◆ **Task to complete**: Repeat exactly and only the lines from the line containing "build_housing(body)" through the line containing "for node in", both included.

◆ **Source excerpt**:
__________________________________________________
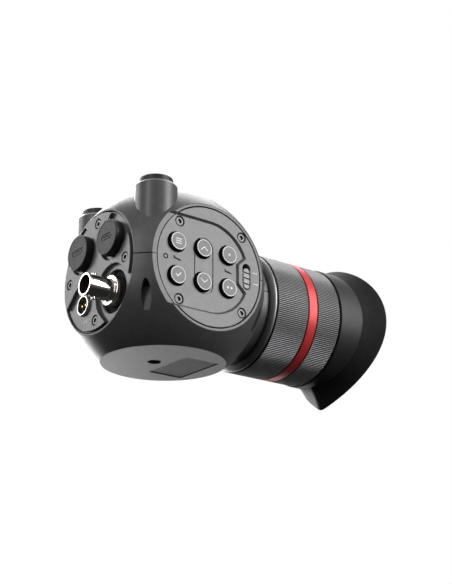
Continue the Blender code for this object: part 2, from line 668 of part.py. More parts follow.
def build_power(nickel, black, gold):
    place = moved(PORT, PORT_PLACES["power"])
    floor = PLATEAU - PORT_STEP
    back = PORT_FACE - PLATE_BACK - 2 * MM
    front = floor + POWER_PROUD
    edge = GAP
    bore = POWER_RADIUS - POWER_WALL
    turned("power_socket",
           [(bore, back), (POWER_RADIUS, back), (POWER_RADIUS, front - edge),
            (POWER_RADIUS - edge, front), (bore, front)], nickel, place, INNER_STEPS)
    insert = floor - POWER_INSERT_SUNK
    disc("power_insulator", bore - GAP, back, insert, black, place, INNER_STEPS)
    pin_radius, offset = POWER_PIN
    for i, side in enumerate((-1, 1)):
        disc(f"power_pin_{i + 1}", pin_radius, insert + GAP, front - 0.8 * MM, gold, place,
             SMALL_STEPS, (side * offset, 0.0))


# ---- top posts and base ----
def build_posts(rubber, brass):
    hole = POST_INSERT_RADIUS + GAP
    seat = POST_TOP - PAD_SEAT + GAP
    profile = [(hole, seat), (PAD_RADIUS, seat), (PAD_RADIUS, PAD_TOP - PAD_EDGE),
               (PAD_RADIUS - PAD_EDGE, PAD_TOP), (hole, PAD_TOP)]
    for name, centre in post_places().items():
        place = moved(TOP, centre)
        turned(f"post_pad_{name}", profile, rubber, place, PAD_STEPS)
        ring(f"post_insert_{name}", THREAD_RADIUS, POST_INSERT_RADIUS, *POST_INSERT, brass,
             place, SMALL_STEPS)


def build_base(brass, label_mat):
    ring("tripod_insert", THREAD_RADIUS, TRIPOD_INSERT_RADIUS, *TRIPOD_INSERT, brass,
         moved(BASE, (0.0, TRIPOD_HOLE_Y)), INNER_STEPS)
    size = (LABEL_SIZE[0] - 2 * GAP, LABEL_SIZE[1] - 2 * GAP)
    top = LABEL_RECESS - GAP
    prism("base_label", rectangle((0.0, LABEL_CENTRE_Y), *size), top - LABEL_FILM, top,
          label_mat, BASE)


# ---- viewing tube ----
def build_tube(alloy, grip, red, glass, black):
    shoulder = BARREL_START + BARREL_FLANGE_THICKNESS
    turned("barrel",
           [(BARREL_BORE, BARREL_START), (BARREL_FLANGE, BARREL_START),
            (BARREL_FLANGE, shoulder), (BARREL_RADIUS, shoulder), (BARREL_RADIUS, BARREL_END),
            (BARREL_BORE, BARREL_END)], black, TUBE, INNER_STEPS)
    bore = BARREL_RADIUS + GAP
    low, high = INDEX_RING
    turned("index_ring",
           [(bore, low), (INDEX_RADII[0], low), (INDEX_RADII[1] - INDEX_EDGE[0],
                                                 high - INDEX_EDGE[1]),
            (INDEX_RADII[1], high), (bore, high)], alloy, TUBE)
    ring("focus_sleeve", bore, SLEEVE_RADIUS, FRONT_GRIP[0], REAR_GRIP[1], black, TUBE)
    inner = SLEEVE_RADIUS + GAP
    ring("front_grip", inner, GRIP_RADIUS, *FRONT_GRIP, grip, TUBE)
    ring("red_ring", inner, GRIP_RADIUS, *RED_RING, red, TUBE)
    ring("rear_grip", inner, GRIP_RADIUS, *REAR_GRIP, grip, TUBE)

    ring("lens_carrier", CARRIER_BORE, CARRIER_RADIUS, *CARRIER, black, TUBE, INNER_STEPS)
    build_lens("front_lens", FRONT_LENS, glass)
    build_lens("rear_lens", REAR_LENS, glass)
    ring("lens_retainer", RETAINER_BORE, LENS_RADIUS, *RETAINER, black, TUBE, INNER_STEPS)

    eye_bore, seat_bore, mouth_bore = EYE_RING_BORES
    low, high = EYE_RING
    turned("eyepiece_ring",
           [(eye_bore, low), (EYE_RING_RADIUS, low), (EYE_RING_RADIUS, high), (mouth_bore, high),
            (seat_bore, EYE_WINDOW_SEAT), (eye_bore, EYE_WINDOW_SEAT)], black, TUBE, INNER_STEPS)
    build_lens("eye_window", EYE_WINDOW, glass, EYE_WINDOW_RADIUS)


def build_lens(name, shape, glass, radius=LENS_RADIUS):
    """Lens disc with curved faces; a bulge is the height of a face at its middle."""
    start, edge, front_bulge, rear_bulge = shape
    rows = 3
    low = []
    high = []
    for i in range(rows + 1):
        r = radius * i / rows
        drop = 1 - (r / radius) ** 2
        low.append((r, start - front_bulge * drop))
        high.append((r, start + edge + rear_bulge * drop))
    turned(name, low + high[::-1], glass, TUBE, PAD_STEPS)


def cup_rim(turn):
    """Rim radius, rim height and flare height at an angle from straight down.

    The rim is a saddle, low at the top and bottom and high at the sides, with one pointed tip
    that hangs straight down.
    """
    away = math.sqrt(turn * turn + CUP_TIP_ROUND ** 2) - CUP_TIP_ROUND
    peak = math.exp(-away / CUP_TIP_WIDTH)
    down = math.cos(turn)
    saddle = math.cos(2 * turn)
    lobes = CUP_LOBES[1] * math.cos(3 * turn) - CUP_LOBES[0] * saddle
    radius = CUP_RIM_RADIUS + CUP_OFF_CENTRE[0] * down + lobes + CUP_TIP_REACH * peak
    height = CUP_RIM_HEIGHT - CUP_OFF_CENTRE[1] * down - CUP_SADDLE[0] * saddle \
        - CUP_TIP_LOWERS[0] * peak
    flare = CUP_FLARE_START - CUP_SADDLE[1] * saddle - CUP_TIP_LOWERS[1] * peak
    return radius, height, flare


def build_eyecup(rubber):
    """Rubber cup: a round base sleeve that flares to the saddle-shaped rim."""
    bm = bmesh.new()
    rings = []
    for i in range(CUP_ANGLES):
        turn = math.tau * i / CUP_ANGLES
        if turn > math.pi:
            turn -= math.tau
        rim, height, flare = cup_rim(turn)
        outer = [(CUP_BASE_RADIUS, CUP_START)]
        for j in range(CUP_FLARE_ROWS + 1):
            s = j / CUP_FLARE_ROWS
            outer.append((CUP_BASE_RADIUS + (rim - CUP_BASE_RADIUS) * s ** 1.5,
                          flare + (height - flare) * s))
        inner = [(r - CUP_WALL, h) for r, h in outer]
        inner[0] = (EYE_RING_RADIUS + GAP, CUP_START)
        inner[1] = (EYE_RING_RADIUS + GAP, inner[1][1])
        rings.append([bm.verts.new((r * math.sin(turn), r * math.cos(turn), h))
                      for r, h in outer + inner[::-1]])
    for here, there in zip(rings, rings[1:] + rings[:1]):
        for j in range(len(here)):
            k = (j + 1) % len(here)
            bm.faces.new((here[j], here[k], there[k], there[j]))
    return finish("eyecup", bm, rubber, TUBE)


# ---- inside the housing ----
def build_inside(black, board, screen):
    box("display_panel", DISPLAY_SIZE, (0.0, DISPLAY_Y, AXIS_HEIGHT), screen)
    holder = box("display_frame", DISPLAY_FRAME_SIZE, (0.0, DISPLAY_FRAME_Y, AXIS_HEIGHT), black)
    width, depth, height = DISPLAY_SIZE
    pocket = (width + 2 * GAP, 3 * depth, height + 2 * GAP)
    cut(holder, [box("display_pocket_cut", pocket, (0.0, DISPLAY_Y + 1.2 * MM, AXIS_HEIGHT),
                     None)])
    box("main_board", *MAIN_BOARD, board)
    box("port_board", *PORT_BOARD, board)
    box("key_board", *KEY_BOARD, board)


def main():
    for obj in list(bpy.data.objects):
        bpy.data.objects.remove(obj, do_unlink=True)

    body = material("housing_satin_grey", (0.055, 0.055, 0.057), 0.45, 0.2)
    plate = material("panel_grey", (0.20, 0.20, 0.205), 0.5, 0.2)
    rubber = material("black_rubber", (0.018, 0.018, 0.018), 0.8)
    key_mat = material("key_grey", (0.12, 0.12, 0.125), 0.6)
    steel = material("dark_steel", (0.10, 0.10, 0.105), 0.4, 0.9)
    nickel = material("nickel", (0.75, 0.74, 0.70), 0.15, 1.0)
    gold = material("gold_contact", (0.80, 0.62, 0.30), 0.25, 1.0)
    brass = material("brass", (0.60, 0.48, 0.24), 0.35, 1.0)
    alloy = material("index_grey", (0.25, 0.25, 0.255), 0.35, 0.6)
    grip = material("knurled_grey", (0.16, 0.16, 0.165), 0.35, 0.7)
    red = material("red_anodised", (0.62, 0.04, 0.05), 0.4, 0.5)
    black = material("black_plastic", (0.02, 0.02, 0.02), 0.5)
    glass = material("lens_glass", (0.75, 0.82, 0.85), 0.05)
    board = material("board_green", (0.02, 0.12, 0.06), 0.5)
    screen = material("screen_black", (0.01, 0.01, 0.012), 0.1)
    label = material("label_grey", (0.09, 0.09, 0.09), 0.6)

    build_housing(body)
    build_keypad(plate, key_mat, steel)
    build_side_cover(plate, steel)
    build_port_panel(plate, steel)
    for name in SOCKETS:
        build_capped_socket(name, rubber, steel)
    build_coax(nickel, black, gold)
    build_power(nickel, black, gold)
    build_posts(rubber, brass)
    build_base(brass, label)
    build_tube(alloy, grip, red, glass, black)
    build_eyecup(rubber)
    build_inside(black, board, screen)


main()
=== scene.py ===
"""Looks of the electronic viewfinder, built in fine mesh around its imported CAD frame."""
import math
import bmesh
import bpy
from mathutils import Matrix, Vector


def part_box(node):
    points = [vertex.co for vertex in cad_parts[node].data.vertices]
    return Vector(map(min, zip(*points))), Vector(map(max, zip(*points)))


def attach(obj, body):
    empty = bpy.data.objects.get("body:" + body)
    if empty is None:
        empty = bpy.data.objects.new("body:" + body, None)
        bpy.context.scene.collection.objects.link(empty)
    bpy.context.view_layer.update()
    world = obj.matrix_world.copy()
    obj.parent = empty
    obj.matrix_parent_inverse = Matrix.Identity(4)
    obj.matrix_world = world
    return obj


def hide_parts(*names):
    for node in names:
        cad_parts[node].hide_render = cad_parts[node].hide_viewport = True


MM = 0.001
MERGE_DISTANCE = 0.002 * MM      # closes the slivers that a boolean leaves
GAP = 0.3 * MM
ROUND = 0.2 * MM                 # usual edge rounding
FINE_STEPS = 160
MIDDLE_STEPS = 96
SMALL_STEPS = 40
X = Vector((1, 0, 0))
Y = Vector((0, 1, 0))
Z = Vector((0, 0, 1))

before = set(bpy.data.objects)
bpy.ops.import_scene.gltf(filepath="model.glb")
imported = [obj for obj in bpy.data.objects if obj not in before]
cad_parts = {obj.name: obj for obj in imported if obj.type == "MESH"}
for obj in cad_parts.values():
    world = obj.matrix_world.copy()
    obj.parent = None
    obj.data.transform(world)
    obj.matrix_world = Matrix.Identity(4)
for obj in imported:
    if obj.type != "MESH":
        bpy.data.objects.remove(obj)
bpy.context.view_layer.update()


# ---- places, all read from the frame ----
def low(node):
    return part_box(node)[0]


def high(node):
    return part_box(node)[1]


def middle(node):
    return (low(node) + high(node)) / 2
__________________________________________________
◆ **Result for this exercise**:
    build_housing(body)
    build_keypad(plate, key_mat, steel)
    build_side_cover(plate, steel)
    build_port_panel(plate, steel)
    for name in SOCKETS:
        build_capped_socket(name, rubber, steel)
    build_coax(nickel, black, gold)
    build_power(nickel, black, gold)
    build_posts(rubber, brass)
    build_base(brass, label)
    build_tube(alloy, grip, red, glass, black)
    build_eyecup(rubber)
    build_inside(black, board, screen)


main()
=== scene.py ===
"""Looks of the electronic viewfinder, built in fine mesh around its imported CAD frame."""
import math
import bmesh
import bpy
from mathutils import Matrix, Vector


def part_box(node):
    points = [vertex.co for vertex in cad_parts[node].data.vertices]
    return Vector(map(min, zip(*points))), Vector(map(max, zip(*points)))


def attach(obj, body):
    empty = bpy.data.objects.get("body:" + body)
    if empty is None:
        empty = bpy.data.objects.new("body:" + body, None)
        bpy.context.scene.collection.objects.link(empty)
    bpy.context.view_layer.update()
    world = obj.matrix_world.copy()
    obj.parent = empty
    obj.matrix_parent_inverse = Matrix.Identity(4)
    obj.matrix_world = world
    return obj


def hide_parts(*names):
    for node in names:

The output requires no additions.